Tribal wisdom is gained by experience

We help others create good memories when we dance together

Each performance is a chance to create good memories, and build trusted connections between each other.

In Improv Tribal Style each performance is different – anything can happen; often we have a brand new experience with a certain turn, or move, or transition between moves – you never know! That’s one of the reasons I love tribal improv so much. It’s fresh and different every time.

A group choreography works with any dancer, interchangeably – as long as she knows it and performs it correctly; whereas each particular dancer impacts the entire group in “follow the leader” dancing. Each dancer can express her personality freely. She can lead gently, wildly, do the same moves and transitions each time, or put odd combinations together; always include turns, or lead-changes, circles, etc.

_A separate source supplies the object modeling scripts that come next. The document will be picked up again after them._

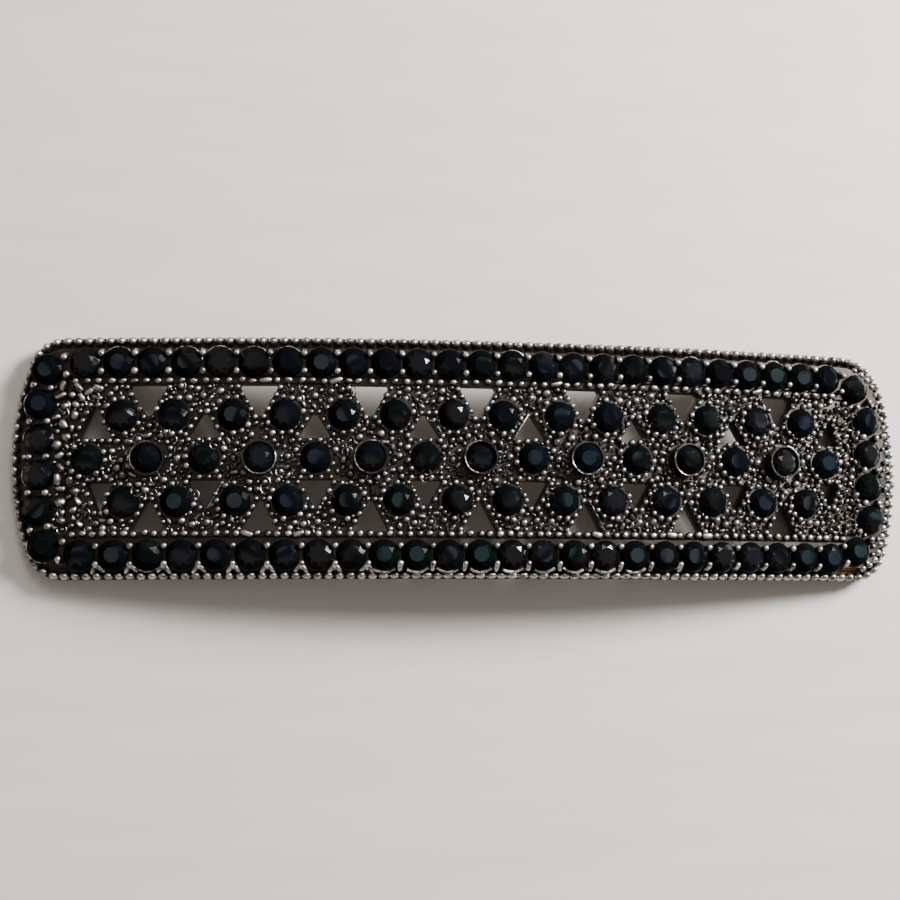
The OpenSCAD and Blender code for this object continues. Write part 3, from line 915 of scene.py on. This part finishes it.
# %% Antique silver, casting
HEIGHT_SPAN = 1.8
HEIGHT_FLOOR = -0.6
CAST_GRAIN_MM = 0.16
STAIN_MM = 1.2
STAIN_GAIN = 2.0
CAST_SKIN_MM = 0.04
WORN_SPOT = bend(31.4, -9.1, -0.6)
WORN_SPOT_MM = 1.6


def from_arch_axis(tree, place):
    """The way from the arch's axis straight out to each place."""
    away = add(tree, "ShaderNodeVectorMath", {0: place, 1: (0, 0, AXIS_Z * MM)}, operation="SUBTRACT")
    straight = add(
        tree, "ShaderNodeVectorMath", {0: away.outputs["Vector"], 1: (1, 0, 1)}, operation="MULTIPLY"
    )
    return straight.outputs["Vector"]


antique_silver, tree, shader, place = new_material("antique_silver_casting")
reach = add(tree, "ShaderNodeVectorMath", {0: from_arch_axis(tree, place)}, operation="LENGTH")
height = add(
    tree, "ShaderNodeMapRange",
    {
        "Value": reach.outputs["Value"],
        "From Min": (PLATE_R + HEIGHT_FLOOR) * MM,
        "From Max": (PLATE_R + HEIGHT_FLOOR + HEIGHT_SPAN) * MM,
    },
)
stain = add(tree, "ShaderNodeTexNoise", {"Vector": place, "Scale": 1 / (STAIN_MM * MM), "Detail": 3.0})
grain = add(tree, "ShaderNodeTexNoise", {"Vector": place, "Scale": 1 / (CAST_GRAIN_MM * MM), "Detail": 2.0})
rubbed = add(
    tree, "ShaderNodeMath", {0: height.outputs["Result"], 1: stain.outputs["Fac"]}, operation="MULTIPLY"
)
rubbed = add(tree, "ShaderNodeMath", {0: rubbed.outputs["Value"], 1: STAIN_GAIN}, operation="MULTIPLY")
silver = add(
    tree, "ShaderNodeValToRGB", {"Fac": rubbed.outputs["Value"]},
    stops=[
        (0.0, "#726C68"), (0.016, "#46413E"), (0.3, "#4B4643"), (0.5, "#383431"), (0.62, "#3A3633"),
        (0.76, "#575250"), (0.95, "#494441"),
    ],
)
spot = add(tree, "ShaderNodeVectorMath", {0: place, 1: tuple(WORN_SPOT)}, operation="DISTANCE")
bare = add(
    tree, "ShaderNodeMapRange",
    {"Value": spot.outputs["Value"], "From Min": WORN_SPOT_MM * MM, "From Max": 0.2 * WORN_SPOT_MM * MM},
)
mixed = add(
    tree, "ShaderNodeMix",
    {"Factor": bare.outputs["Result"], 6: silver.outputs["Color"], 7: colour("#8F6C34")}, data_type="RGBA",
)
tree.links.new(mixed.outputs[2], shader.inputs["Base Color"])
roughness = add(
    tree, "ShaderNodeMapRange", {"Value": rubbed.outputs["Value"], "To Min": 0.55, "To Max": 0.24}
)
tree.links.new(roughness.outputs["Result"], shader.inputs["Roughness"])
cast_skin = add(
    tree, "ShaderNodeBump", {"Height": grain.outputs["Fac"], "Strength": 0.25, "Distance": CAST_SKIN_MM * MM}
)
tree.links.new(cast_skin.outputs["Normal"], shader.inputs["Normal"])
shader.inputs["Metallic"].default_value = 1.0
print("antique silver, casting:", len(tree.nodes), "nodes")

# %% [markdown]
# ### Antique silver on the grains
# The grains are the same metal, but each has its own foot in the black and its own bright top. The
# crest attribute knows both. The tone blends two ramps: the clean one for beads and heads that the
# cloth reached, and the dull one for grains deep between the stones, which kept most of the black.
# Real scuffs are finer than 0.12 mm, but wouldn't show.

# %% Antique silver, grains
TARNISH_MM = 0.5
TARNISH_GAIN = 1.9
SCUFF_MM = 0.12
SCUFF_DEPTH_MM = 0.03

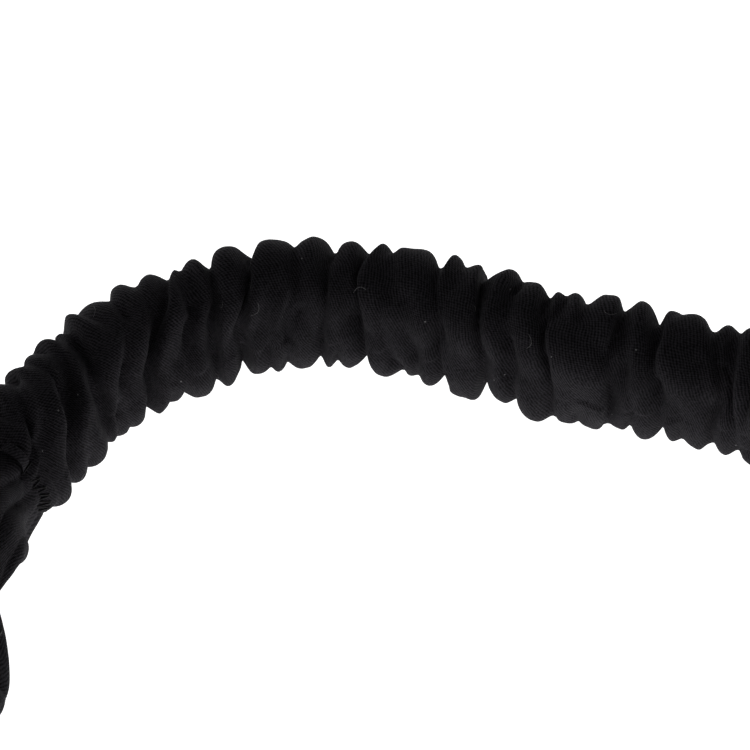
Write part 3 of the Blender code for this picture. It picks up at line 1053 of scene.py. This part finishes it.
class HEADBAND_OT_stitches(bpy.types.Operator):
    """Zigzag thread at the casing's mouths and keeper stitches behind the knot"""

    bl_idname = "headband.stitches"
    bl_label = "Stitches"

    def execute(self, context):
        settings = context.scene.headband_stitches
        values = {"Radius": settings.thread / 2, "Material": shared_material("sewing_thread")}
        tree = thread_tree()
        rows, _ = casing_rows(context.scene.headband_casing)
        for side, first, step in (("left", LIP_ROWS, 1), ("right", len(rows) - 1 - LIP_ROWS, -1)):
            for face, middle in (("inner_", 0.0), ("", 0.5)):
                node = "join_stitches_" + face + side
                guide = self.zigzag(rows, first, step, middle, settings)
                thing = grown(node + "_thread", guide, tree, values)
                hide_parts(node)
                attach(thing, "front")
        tack = bpy.data.objects["knot_tack"]
        for slot in tack.material_slots:
            slot.material = shared_material("sewing_thread")
        return {"FINISHED"}

    def zigzag(self, rows, first, step, middle, settings):
        """Guide lines of the stitches that climb one face of the casing near its mouth."""
        around = rows.shape[1]
        points, edges = [], []
        for stitch in range(-settings.rows // 2, settings.rows // 2):
            ends = []
            for corner in (stitch, stitch + 1):
                row = rows[first + step * (settings.far if corner % 2 else settings.near)]
                column = int(round(middle * around + corner * settings.rise)) % around
                outward = row[column] - row.mean(0)
                ends.append((row[column], outward / np.linalg.norm(outward)))
            (start, start_out), (end, end_out) = ends
            first_point = len(points)
            points.append(start - start_out * 0.3 * MM)
            for share in (0.25, 0.5, 0.75):
                points.append(start * (1 - share) + end * share + (start_out + end_out) / 2 * 0.25 * MM)
            points.append(end - end_out * 0.3 * MM)
            edges += [(first_point + k, first_point + k + 1) for k in range(4)]
        guide = bpy.data.meshes.new("stitch_guide")
        guide.from_pydata([tuple(point) for point in points], edges, [])
        return guide


# ---------------------------------------------------------------- lint

class HEADBAND_OT_lint(bpy.types.Operator):
    """Pale lint fibres caught on the twill"""

    bl_idname = "headband.lint"
    bl_label = "Lint"

    def execute(self, context):
        settings = context.scene.headband_lint
        material, *_, shader = shader_nodes("lint")
        shader.inputs["Base Color"].default_value = (*settings.colour, 1.0)
        shader.inputs["Roughness"].default_value = 0.8
        tree = lint_tree()
        surface = bpy.data.objects["ruched_casing"].data.copy()
        values = {"Density": settings.density, "Seed": SEED, "Length": settings.length,
                  "Radius": settings.radius, "Material": material}
        lint = grown("lint_fibres", surface, tree, values)
        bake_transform(lint)
        return {"FINISHED"}


# ---------------------------------------------------------------- panel and running

class HEADBAND_PT_panel(bpy.types.Panel):
    """Lists the headband's pieces"""

    bl_idname = "HEADBAND_PT_panel"
    bl_label = "Knotted headband"
    bl_space_type = "VIEW_3D"
    bl_region_type = "UI"
    bl_category = "Headband"

    def draw(self, context):
        for operator in OPERATORS:
            self.layout.operator(operator.bl_idname)


OPERATORS = (HEADBAND_OT_stage, HEADBAND_OT_casing, HEADBAND_OT_elastic, HEADBAND_OT_knot,
             HEADBAND_OT_stitches, HEADBAND_OT_lint)
GROUPS = (("headband_casing", CasingSettings), ("headband_cloth", ClothSettings),
          ("headband_stitches", StitchSettings), ("headband_lint", LintSettings),
          ("headband_stage", StageSettings))


def register():
    for name, group in GROUPS:
        bpy.utils.register_class(group)
        setattr(bpy.types.Scene, name, bpy.props.PointerProperty(type=group))
    for operator in OPERATORS:
        bpy.utils.register_class(operator)
    bpy.utils.register_class(HEADBAND_PT_panel)


def unregister():
    bpy.utils.unregister_class(HEADBAND_PT_panel)
    for operator in OPERATORS:
        bpy.utils.unregister_class(operator)
    for name, group in GROUPS:
        delattr(bpy.types.Scene, name)
        bpy.utils.unregister_class(group)


def main():
    register()
    bpy.ops.headband.stage()
    bpy.ops.headband.casing()
    bpy.ops.headband.elastic()
    bpy.ops.headband.knot()
    bpy.ops.headband.stitches()
    bpy.ops.headband.lint()


if __name__ == "__main__":
    main()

So I love the feel of different energies in tribal bellydance, the various looks, faces, bodies, personalities that make up a tribe. We’re recognizable as a group yet each person has their own unique way of going.
In tribal society the older care for the younger, guiding them and showing them how to handle the world – or the performance; protecting them until the younger are strong enough to pull their weight as a leader.

“Elder” is not just a term of age, but signifies someone who “knows much” in a tradition; someone who can answer questions because of their earned knowledge.

This performance trio of widely differing experience levels tickles me because I see Galiyah calmly carrying on and gently leading the other two, who are still “young” in terms of performing. In fact, neither of them are playing cymbals during this performance, yet they’re dancing to ONLY finger cymbals. Only Galiyah and I are playing – this is something new for the others and they seem quite comfortable because they trust the leader.

When I watch these dancers, one very experienced and comfortable in Tribal Odyssey, having danced it for over a decade, with the two others with much less experience, I see an elder taking care of the tribe.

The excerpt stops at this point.